Lagarde brinda ao futuro, mas faz escassa futurologia

A certa altura engasgou-se e, com o humor a que já nos habituou, levantou o copo de água e disse "brindo ao futuro". Sobre os próximos meses, contudo, deu só alguns sinais e todos com cautela.

Sempre elegante, Christine Lagarde surgiu na conferência de imprensa do BCE esta quinta-feira com um look que não seria desadequado numa festa ou num requintado cocktail – vestido com detalhes brilhantes, alfinete prateado e colar de pérolas. Nas semanas que antecederam a reunião de política monetária, os analistas e investidores davam como praticamente certo que o banco central ia oferecer motivos de celebração na forma um novo corte nas taxas de juro. A grande dúvida era sobre se a festa em Frankfurt iria ser apenas o ligeiro e simpático beberete esperado ou um banquete com mais novidades, nomeadamente sobre o futuro.

Nas comunicações dos bancos centrais, o futuro é quase sempre o tema central. Após um longo período de taxas de juro elevadas, desenhadas para reduzir uma dolorosa inflação, é natural que os agentes económicos aguardem com expectativa novidades sobre o rumo do custo do dinheiro nos meses seguintes.

O comunicado do BCE confirmara o corte, mais que esperado, de 25 pontos base da taxa de juro de facilidade permanente de depósito, o segundo este ano e que a coloca agora nos 3,5%, descrito como mais um passo para moderar o grau de restritividade da política monetária, uma pequena pista sobre o futuro.

A novidade era uma nuance, que o BCE decidiu alargar o diferencial entre as taxas diretoras, que durante vários anos se manteve nos 50 pontos base, ao cortar em 60 pontos base a taxa de juro de refinanciamento e a taxa de juro aplicável à facilidade permanente de cedência de liquidez, que agora se fixam nos 3,65% e 3,9%, respetivamente. O ‘apertar’ deste corredor não deve ter grandes impactos imediatos nos mercados para já, pois a âncora é a taxa de depósitos, mas foi introduzido para reduzir volatilidade numa altura em que o BCE reduz o balanço.

O foco passava, então, para as palavras de Christine Lagarde. A certa altura, a francesa engasgou-se e, com o discreto humor a que já nos habituou, levantou o copo de água e disse “brindo ao futuro”. Sobre esse futuro acabou por não dizer muito. Ou melhor, disse algumas coisas, mas com bastante cautela. Por um lado, afirmou que a trajetória dos juros é obviamente descendente, mas também sublinhou que essa rota não é predeterminada nem em termos de sequência nem em termos de volume.

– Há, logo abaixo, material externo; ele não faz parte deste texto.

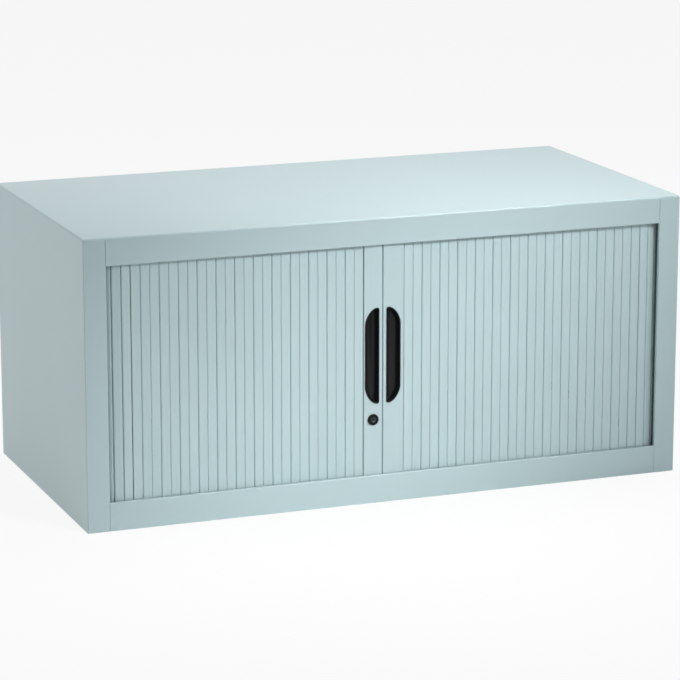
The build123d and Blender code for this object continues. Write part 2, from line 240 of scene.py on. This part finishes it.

Lagarde reiterou a dependência dos dados, a necessidade das decisões serem tomadas de reunião em reunião, citando até o espanhol “que sera, sera para ilustrar a posição do banco central. E, neste momento, percebe-se perfeitamente bem essa postura. As novas projeções macroeconómicas do staff justificaram o corte de 25 pontos base e não são muito diferentes às de junho, mas incluem alguns detalhes que recomendam cautela, conforme Lagarde sublinhou. A ligeira revisão em alta para a inflação core – o aumento dos preços excluindo energia e bens alimentares – em 0,1 pontos base (para 2,9% e 2,3% este ano e em 2025, respetivamente) é a prova de que o combate à inflação não está ainda ganho e, portanto, é preciso ter cuidado no ritmo dos cortes dos juros.

Por outro lado, o BCE reiterou que os riscos relativos ao crescimento económico continuam inclinados para o lado negativo, especialmente tendo em conta uma economia alemã em estagnação. Isso poderá levar o banco central a acelerar os cortes nas taxas de juro, para garantir a chamada aterragem suave na economia da Zona Euro.

Perante estes equilíbrios, o ambiente de festa tornou-se mais calmo. Nos mercados e nas salas de análise a expectativa foi reforçada – o BCE deverá decidir um novo corte apenas em dezembro, fazendo nova pausa em outubro. Lagarde admitiu que o intervalo até à reunião do próximo mês é de apenas cinco semanas, menos que o habitual. E, em qualquer caso, o BCE parece estar inclinado a alterar as taxas de juro quando tem novas projeções económicas – e as próximas são no final do ano.

Pelo meio, já na próxima semana há nova festa, desta vez do outro lado do Atlântico e na qual a anfitriã é a Reserva Federal. Depois da recente turbulência nos mercados e os receios sobre a força da economia americana, a expectativa é enorme. Será muito difícil a Jerome Powell dizer algo como “whatever will be, will be“.